One problem is that while President Obama saw the nuclear deal as an opportunity to bridge divides with Iran, both Russia and Iran saw the negotiation as an opportunity to advance an anti-American agenda. While President Obama and his negotiating team were hunting for compromises and mutually face-saving agreements. Russia was looking for ways to turn the deal into a formula for destabilizing the region at Washington's expense. Thus Russia insisted at the 11th hour in the negotiations on the lifting of a conventional weapons export ban. And even as President Obama scrambled to dodge Congressional scrutiny of the deal, Iran unhelpfully insisted that U.S. domestic debate consisted a material breach of the deal and rattled its sabers at home.

Instead of seeing the deal as the start of a new era of cooperation, Russia and Iran, as the WSJ recently reported, immediately began planning Russia's entry into the Syrian conflict—without, of course, telling their new friend and partner President Obama what they had in mind. These negotiations, which may even have been taking place while the nuclear deal was being hammered out, were advanced by General Soleimani's visit to Moscow. In late August, rumors of a major Russian presence in Syria began making their way into the press; by early September, Western outlets confirmed the delivery of equipment and the presence of "advisors". On September 27, with the Russian presence in Syria open knowledge, President Putin used his U.N. General Assembly speech to call for international support of Assad and a broad anti-ISIS coalition—but then turned around and struck seemingly every rebel group in Syria but ISIS. To add insult to injury, despite extensive U.S. efforts to set up military-to-military communications with Russia (in order to achieve "deconfliction", i.e. avoid unintentional shooting), the Russians announced the timing of the first strikes by having a general stroll into the U.S. Embassy in Baghdad and drop the news that they'd begin within an hour. This is the diplomatic equivalent of kicking sand in the face; it is a studied and deliberate insult. The attacks the general mentioned, presumably not coincidentally, hit U.S.-backed groups particularly hard.

Not content with that, Russia announced an intelligence-sharing pact with Iraq, Syria, and Iran and arranged for reconnaissance flyovers of Iraqi airspace (where the U.S. also operates). Iraqi Shi'a lawmakers and militia leaders, seemingly at the instigation of Iran, began calling for direct Russian military involvement in Iraq, claiming that the U.S. had been ineffective in providing assistance. Russian airplanes flying missions in Syria have also violated Turkish—i.e. NATO—airspace, leading to confrontations with Turkish jets.
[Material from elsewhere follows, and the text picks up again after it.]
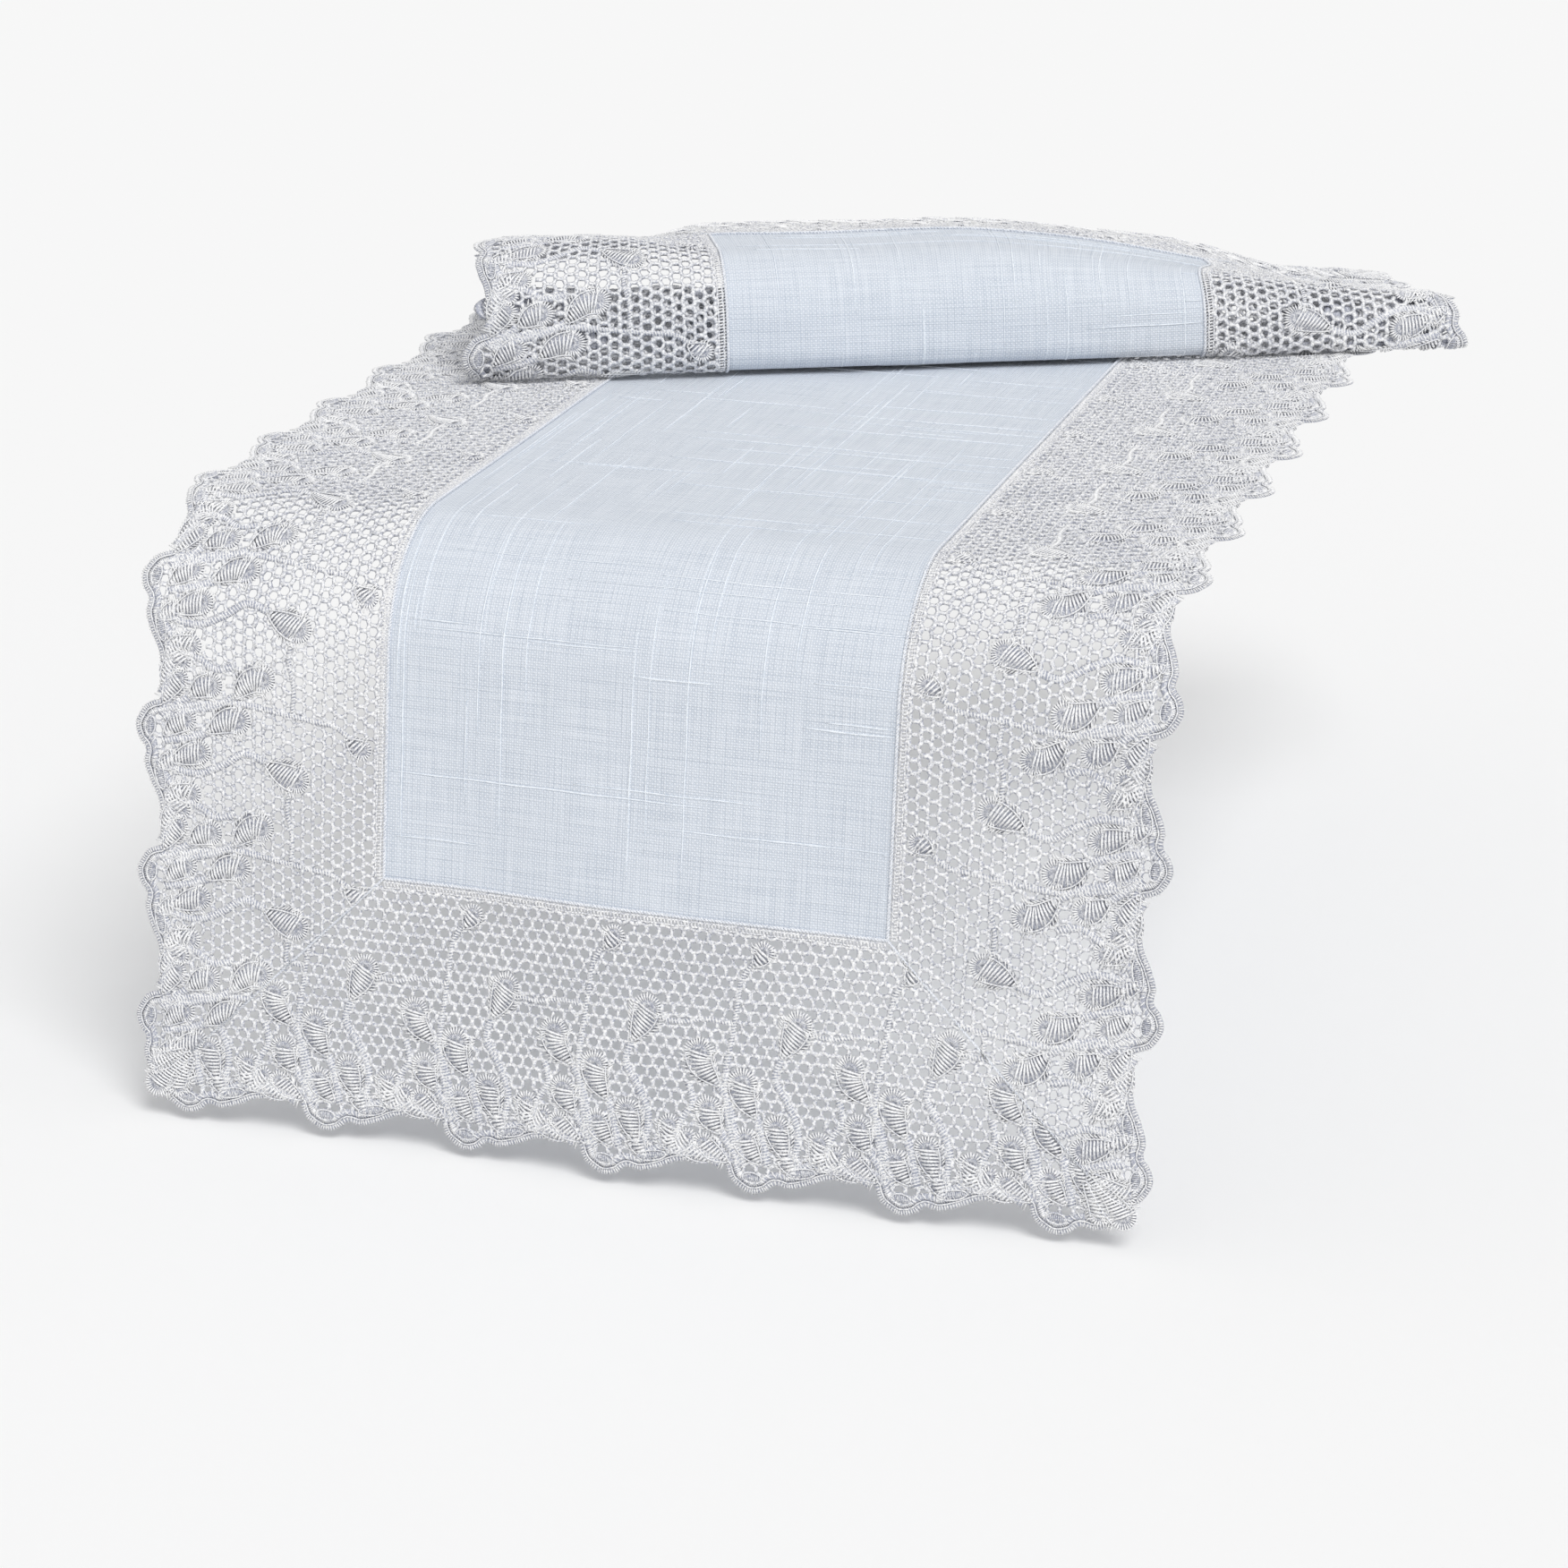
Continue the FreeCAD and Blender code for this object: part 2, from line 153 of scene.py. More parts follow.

Late last week, the Syrian government announced that a new major offensive, including troops from the Assad regime, Iran, and Hezbollah, backed by Russian airpower, was underway. Now, Iran has nixed further talks with the U.S., begun to push back on the nuclear deal, and announced the conviction of Washington Post reporter Jason Rezaian of an unspecified crime. Rezaian, held captive by Iran since his arrest in July 2014, famously and controversially was not freed as part of the nuclear deal.

It's still possible, of course, that sometime down the road the nuclear agreement will start to have the kind of soothing impact the President expected. But we aren't there yet. The very countries President Obama most wanted to conciliate have stepped up a campaign designed to embarrass and humiliate him, even as they frustrate his policy goals.

If the deal hasn't reconciled us to our adversaries, it's also not doing much for relations with our friends. Even as the deal moved closer to 'success', our traditional friends fell into a panic. The Saudis have intervened in Yemen, moved closer to the Muslim Brotherhood and have stepped up their contributions to the kind of radical rebels in Syria that the United States does not want to see armed. Funding flows from the Gulf to radical groups are on the increase, and, alarmed by the specter of a rising Iran and a retreating America, Sunnis across the region are beginning to look with more favor on radical Islamists as their best line of defense against Shia attacks.

Meanwhile, the broader region continues to melt down. Recep Tayyip Erdogan, the Turkish Prime Minister-turned-President that President Obama spoke with more than almost any other head of state in his first term, has become a destructive force within and beyond his frontiers. The leader Obama (and many others) once saw as a model of enlightened, democratic Islamism, has cynically stoked the Kurdish conflict in Turkey and attacked the Kurds in Syria. Hellbent on reversing an early-summer electoral defeat that thwarted his plans to rewrite the Turkish constitution, Erdogan lashing out wherever he can, without reference to Obama's priorities or plans. President Obama's Iraq strategy is in as much trouble as his Syria strategy; despite the U.S. help Obama extended, there's little chance the Iraqi forces will retake Ramadi anytime soon. The country seems to be deepening its links to the Russia-Iran axis, creating a powerful anti-American bloc in the heart of the Middle East. To complete the grim Iraq picture, riots have broken out in Iraqi Kurdistan over problems. Factionalism has been the traditional bane of the Kurds; a recurrence of infighting would significantly weaken the one group in the region that seems to remain disposed to working with Washington.

Further south, a third intifada may be brewing in Israel, Lebanon and Egypt are in a semi-perpetual state of emergency, and the civil war rages in Yemen. And in Europe, the refugee crisis, driven by Syria, is adding additional stress to the already severely strained EU and several local governments—a fact that Putin significantly raised in his UNGA speech. If you want to stop the flow, come talk to Moscow, was the not-so-subtle message.

The nuclear deal isn't the cause of all these woes, but it isn't the solution to any of them. President Obama has tried to change Russian and Iranian behavior by stroking them: hitting the "Reset" button with Russia, signing a nuclear agreement with Iran. If they were constructive powers, this might work. Given an opportunity to cooperate with the United States on building an international order that took their interests into account, constructive countries and order-oriented leaders would embrace that opportunity.

But what if that isn't what Russia and Iran want? What if their opposition to American order-building efforts runs deep? What do Russia and Iran have to do to teach President Obama that 'No' means 'No'?